WHAT TO PRODUCE:
Scan the data below for the string "follow". Copy every line where it appears.

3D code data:
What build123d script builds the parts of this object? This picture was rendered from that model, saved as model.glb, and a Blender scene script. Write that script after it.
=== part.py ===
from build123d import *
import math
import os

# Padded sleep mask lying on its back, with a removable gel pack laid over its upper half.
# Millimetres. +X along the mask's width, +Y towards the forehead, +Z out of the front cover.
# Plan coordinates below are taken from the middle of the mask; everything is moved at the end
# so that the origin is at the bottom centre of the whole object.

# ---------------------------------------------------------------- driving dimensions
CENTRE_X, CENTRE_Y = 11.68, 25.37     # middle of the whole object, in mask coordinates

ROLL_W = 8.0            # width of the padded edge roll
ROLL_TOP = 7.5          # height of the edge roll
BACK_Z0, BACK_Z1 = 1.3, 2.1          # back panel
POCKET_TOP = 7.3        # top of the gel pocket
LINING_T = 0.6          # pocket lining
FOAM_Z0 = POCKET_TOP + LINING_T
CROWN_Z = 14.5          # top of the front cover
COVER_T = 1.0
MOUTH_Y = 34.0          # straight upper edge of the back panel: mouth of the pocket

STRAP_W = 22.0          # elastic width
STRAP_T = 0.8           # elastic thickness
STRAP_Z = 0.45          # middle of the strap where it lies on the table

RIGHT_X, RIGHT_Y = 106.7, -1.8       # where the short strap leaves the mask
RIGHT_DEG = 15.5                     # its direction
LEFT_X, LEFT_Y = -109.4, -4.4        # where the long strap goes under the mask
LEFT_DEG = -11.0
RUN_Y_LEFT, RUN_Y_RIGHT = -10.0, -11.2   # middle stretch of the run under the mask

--

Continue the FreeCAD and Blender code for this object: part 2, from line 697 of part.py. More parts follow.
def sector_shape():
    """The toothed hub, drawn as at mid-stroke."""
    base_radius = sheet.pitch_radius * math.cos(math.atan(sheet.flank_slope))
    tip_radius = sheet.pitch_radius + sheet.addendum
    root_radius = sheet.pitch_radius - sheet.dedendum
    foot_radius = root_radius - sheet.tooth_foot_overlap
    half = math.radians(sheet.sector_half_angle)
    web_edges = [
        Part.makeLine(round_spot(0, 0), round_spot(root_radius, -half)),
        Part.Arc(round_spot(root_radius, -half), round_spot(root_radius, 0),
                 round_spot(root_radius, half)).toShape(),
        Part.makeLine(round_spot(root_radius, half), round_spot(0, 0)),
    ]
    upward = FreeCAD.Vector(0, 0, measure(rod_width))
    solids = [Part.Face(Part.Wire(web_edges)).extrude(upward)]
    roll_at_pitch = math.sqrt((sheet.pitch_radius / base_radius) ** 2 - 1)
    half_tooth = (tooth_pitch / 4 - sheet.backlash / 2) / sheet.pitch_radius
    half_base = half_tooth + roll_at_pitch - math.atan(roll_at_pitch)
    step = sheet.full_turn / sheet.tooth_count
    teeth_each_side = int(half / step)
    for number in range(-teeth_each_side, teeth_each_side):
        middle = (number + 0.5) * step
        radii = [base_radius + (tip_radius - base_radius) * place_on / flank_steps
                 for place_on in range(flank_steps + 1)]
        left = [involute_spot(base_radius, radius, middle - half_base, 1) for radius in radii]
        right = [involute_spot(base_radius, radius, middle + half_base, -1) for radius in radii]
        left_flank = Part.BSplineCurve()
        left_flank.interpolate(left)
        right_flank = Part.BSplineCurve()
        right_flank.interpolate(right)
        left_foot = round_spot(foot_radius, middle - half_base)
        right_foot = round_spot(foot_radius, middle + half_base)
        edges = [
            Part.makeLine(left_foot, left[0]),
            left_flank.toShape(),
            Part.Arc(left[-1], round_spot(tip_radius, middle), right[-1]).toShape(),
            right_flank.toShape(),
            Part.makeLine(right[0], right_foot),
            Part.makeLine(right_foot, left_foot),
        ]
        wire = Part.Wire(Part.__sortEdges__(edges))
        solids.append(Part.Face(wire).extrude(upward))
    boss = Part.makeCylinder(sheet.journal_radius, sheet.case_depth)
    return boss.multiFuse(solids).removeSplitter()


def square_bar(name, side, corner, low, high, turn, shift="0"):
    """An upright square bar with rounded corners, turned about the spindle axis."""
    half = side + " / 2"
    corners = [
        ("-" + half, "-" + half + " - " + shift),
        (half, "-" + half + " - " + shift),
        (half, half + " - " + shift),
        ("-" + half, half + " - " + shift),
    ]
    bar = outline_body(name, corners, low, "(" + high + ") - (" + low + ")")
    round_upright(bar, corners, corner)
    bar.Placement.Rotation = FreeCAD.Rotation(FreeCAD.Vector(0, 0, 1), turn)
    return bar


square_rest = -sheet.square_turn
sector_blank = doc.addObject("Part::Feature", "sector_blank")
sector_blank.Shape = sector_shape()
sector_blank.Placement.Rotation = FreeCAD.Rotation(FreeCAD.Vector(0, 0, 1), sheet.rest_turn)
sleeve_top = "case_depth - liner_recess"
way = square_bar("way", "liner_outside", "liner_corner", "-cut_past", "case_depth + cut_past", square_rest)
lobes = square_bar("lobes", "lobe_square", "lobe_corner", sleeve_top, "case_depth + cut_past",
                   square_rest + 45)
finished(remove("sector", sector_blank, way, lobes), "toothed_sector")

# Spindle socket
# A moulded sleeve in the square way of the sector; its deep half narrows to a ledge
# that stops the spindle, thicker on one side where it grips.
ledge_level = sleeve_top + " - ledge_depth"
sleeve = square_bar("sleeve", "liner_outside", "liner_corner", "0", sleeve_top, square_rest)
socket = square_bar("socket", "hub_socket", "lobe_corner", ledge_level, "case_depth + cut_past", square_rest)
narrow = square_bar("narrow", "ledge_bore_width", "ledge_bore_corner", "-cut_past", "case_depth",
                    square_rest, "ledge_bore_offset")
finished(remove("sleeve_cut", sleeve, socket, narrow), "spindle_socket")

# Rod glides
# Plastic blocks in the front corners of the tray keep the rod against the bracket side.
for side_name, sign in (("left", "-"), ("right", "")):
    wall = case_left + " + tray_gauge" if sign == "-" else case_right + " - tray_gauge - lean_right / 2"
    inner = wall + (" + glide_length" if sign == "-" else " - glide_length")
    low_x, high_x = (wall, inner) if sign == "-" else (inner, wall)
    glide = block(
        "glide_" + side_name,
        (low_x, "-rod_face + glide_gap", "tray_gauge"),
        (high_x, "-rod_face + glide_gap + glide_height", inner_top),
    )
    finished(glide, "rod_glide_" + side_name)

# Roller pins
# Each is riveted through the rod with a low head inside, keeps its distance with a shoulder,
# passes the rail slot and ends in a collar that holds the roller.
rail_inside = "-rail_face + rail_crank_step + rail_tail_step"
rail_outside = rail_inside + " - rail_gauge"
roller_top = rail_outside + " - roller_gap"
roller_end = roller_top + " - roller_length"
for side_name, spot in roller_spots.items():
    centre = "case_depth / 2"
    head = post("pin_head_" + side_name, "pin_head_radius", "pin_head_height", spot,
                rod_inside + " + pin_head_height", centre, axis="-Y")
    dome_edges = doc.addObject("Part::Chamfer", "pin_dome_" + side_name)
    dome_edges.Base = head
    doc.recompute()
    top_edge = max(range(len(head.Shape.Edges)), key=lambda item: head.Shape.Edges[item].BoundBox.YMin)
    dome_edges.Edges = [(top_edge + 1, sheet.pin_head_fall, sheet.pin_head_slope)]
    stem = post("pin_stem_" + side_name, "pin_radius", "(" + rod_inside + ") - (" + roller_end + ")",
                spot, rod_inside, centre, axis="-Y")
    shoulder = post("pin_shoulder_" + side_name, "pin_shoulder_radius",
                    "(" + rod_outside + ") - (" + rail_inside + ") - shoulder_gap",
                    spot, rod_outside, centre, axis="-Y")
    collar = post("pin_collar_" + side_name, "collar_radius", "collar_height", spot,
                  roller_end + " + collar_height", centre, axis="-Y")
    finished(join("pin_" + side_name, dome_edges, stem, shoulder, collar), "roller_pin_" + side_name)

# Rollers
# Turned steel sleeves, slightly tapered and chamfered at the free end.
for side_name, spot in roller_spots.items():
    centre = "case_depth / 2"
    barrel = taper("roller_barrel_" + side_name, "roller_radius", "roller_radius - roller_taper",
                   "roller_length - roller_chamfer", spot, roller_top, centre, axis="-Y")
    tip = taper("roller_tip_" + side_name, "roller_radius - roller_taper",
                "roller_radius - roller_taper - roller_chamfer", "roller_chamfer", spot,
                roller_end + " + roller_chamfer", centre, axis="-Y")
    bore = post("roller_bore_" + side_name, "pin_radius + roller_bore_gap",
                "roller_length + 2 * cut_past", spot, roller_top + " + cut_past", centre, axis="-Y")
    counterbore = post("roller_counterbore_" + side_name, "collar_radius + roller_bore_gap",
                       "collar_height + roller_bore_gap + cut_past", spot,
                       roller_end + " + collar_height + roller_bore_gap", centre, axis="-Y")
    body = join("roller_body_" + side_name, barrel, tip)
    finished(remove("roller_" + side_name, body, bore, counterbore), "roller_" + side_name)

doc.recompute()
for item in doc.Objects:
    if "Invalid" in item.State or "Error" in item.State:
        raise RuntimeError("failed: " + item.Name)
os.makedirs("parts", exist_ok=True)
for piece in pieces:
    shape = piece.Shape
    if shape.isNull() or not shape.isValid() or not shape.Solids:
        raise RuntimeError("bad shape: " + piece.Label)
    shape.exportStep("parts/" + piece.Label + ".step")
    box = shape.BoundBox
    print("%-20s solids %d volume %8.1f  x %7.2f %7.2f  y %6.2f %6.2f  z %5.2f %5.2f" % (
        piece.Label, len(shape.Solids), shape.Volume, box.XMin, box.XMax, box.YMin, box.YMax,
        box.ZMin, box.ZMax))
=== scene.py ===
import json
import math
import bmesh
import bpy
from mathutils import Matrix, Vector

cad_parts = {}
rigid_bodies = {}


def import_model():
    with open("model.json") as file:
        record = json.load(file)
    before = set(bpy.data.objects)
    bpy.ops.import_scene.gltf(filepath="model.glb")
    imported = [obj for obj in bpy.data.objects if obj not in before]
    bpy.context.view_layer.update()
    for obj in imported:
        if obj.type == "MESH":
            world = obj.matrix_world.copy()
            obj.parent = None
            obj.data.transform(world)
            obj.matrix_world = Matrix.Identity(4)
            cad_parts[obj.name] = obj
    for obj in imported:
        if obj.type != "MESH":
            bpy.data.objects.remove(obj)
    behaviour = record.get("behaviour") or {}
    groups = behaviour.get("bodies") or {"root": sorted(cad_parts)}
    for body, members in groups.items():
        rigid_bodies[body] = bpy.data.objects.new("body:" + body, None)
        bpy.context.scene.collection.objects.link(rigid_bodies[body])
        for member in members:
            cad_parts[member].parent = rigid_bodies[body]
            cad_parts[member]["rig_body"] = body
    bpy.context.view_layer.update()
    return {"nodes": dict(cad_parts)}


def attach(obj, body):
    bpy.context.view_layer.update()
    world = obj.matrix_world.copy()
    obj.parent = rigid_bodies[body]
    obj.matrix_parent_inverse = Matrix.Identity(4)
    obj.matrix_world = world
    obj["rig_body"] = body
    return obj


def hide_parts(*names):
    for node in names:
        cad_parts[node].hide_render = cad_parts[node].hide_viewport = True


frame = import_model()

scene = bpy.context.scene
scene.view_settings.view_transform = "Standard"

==

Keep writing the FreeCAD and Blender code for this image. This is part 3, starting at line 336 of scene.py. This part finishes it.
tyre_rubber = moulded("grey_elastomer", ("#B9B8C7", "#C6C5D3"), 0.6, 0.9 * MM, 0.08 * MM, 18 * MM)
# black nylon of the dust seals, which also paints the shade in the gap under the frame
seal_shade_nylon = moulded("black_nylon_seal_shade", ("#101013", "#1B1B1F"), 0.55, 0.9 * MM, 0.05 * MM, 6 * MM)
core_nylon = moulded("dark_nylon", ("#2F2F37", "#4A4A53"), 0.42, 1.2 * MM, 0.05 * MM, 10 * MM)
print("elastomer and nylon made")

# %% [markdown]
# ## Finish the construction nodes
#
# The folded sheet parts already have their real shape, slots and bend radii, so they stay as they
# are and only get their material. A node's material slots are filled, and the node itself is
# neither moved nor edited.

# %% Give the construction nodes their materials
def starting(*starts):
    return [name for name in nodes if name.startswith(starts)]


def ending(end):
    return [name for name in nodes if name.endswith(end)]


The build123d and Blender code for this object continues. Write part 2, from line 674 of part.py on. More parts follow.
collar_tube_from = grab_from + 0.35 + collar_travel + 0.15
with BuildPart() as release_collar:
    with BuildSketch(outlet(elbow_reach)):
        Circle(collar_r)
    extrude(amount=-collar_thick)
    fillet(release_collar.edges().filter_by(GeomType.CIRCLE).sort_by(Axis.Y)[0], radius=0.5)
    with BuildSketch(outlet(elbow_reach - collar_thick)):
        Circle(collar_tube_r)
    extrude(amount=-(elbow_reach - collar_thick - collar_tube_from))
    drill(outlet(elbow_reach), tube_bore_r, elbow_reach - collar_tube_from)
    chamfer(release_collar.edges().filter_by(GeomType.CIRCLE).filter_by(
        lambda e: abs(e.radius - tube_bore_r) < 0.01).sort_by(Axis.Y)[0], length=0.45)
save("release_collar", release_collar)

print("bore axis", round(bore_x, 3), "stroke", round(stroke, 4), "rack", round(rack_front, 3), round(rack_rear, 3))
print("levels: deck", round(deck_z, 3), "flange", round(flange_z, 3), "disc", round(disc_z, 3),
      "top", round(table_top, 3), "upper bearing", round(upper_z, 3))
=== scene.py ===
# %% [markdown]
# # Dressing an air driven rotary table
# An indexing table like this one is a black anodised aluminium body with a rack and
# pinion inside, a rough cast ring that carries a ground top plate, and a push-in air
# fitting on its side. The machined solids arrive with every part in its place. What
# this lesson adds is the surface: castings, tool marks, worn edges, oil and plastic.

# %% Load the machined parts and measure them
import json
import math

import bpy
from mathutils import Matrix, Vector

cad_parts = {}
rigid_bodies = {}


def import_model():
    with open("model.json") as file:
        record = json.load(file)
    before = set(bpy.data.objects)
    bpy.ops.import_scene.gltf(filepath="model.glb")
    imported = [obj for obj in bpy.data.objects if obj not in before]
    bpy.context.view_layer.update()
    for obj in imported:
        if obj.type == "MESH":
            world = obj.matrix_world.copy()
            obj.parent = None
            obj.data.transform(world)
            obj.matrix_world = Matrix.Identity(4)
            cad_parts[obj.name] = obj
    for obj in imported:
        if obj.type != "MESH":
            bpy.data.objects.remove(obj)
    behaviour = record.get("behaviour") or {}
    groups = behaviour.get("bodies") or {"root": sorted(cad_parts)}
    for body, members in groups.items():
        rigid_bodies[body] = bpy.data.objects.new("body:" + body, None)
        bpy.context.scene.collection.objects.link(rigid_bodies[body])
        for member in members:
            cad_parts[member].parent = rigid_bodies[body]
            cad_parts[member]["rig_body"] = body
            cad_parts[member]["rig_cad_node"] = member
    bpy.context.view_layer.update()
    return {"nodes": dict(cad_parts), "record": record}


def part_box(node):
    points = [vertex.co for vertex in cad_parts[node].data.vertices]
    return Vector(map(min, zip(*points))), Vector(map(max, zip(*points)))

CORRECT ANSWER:
Continue the FreeCAD and Blender code for this object: part 2, from line 697 of part.py. More parts follow.
The build123d and Blender code for this object continues. Write part 2, from line 674 of part.py on. More parts follow.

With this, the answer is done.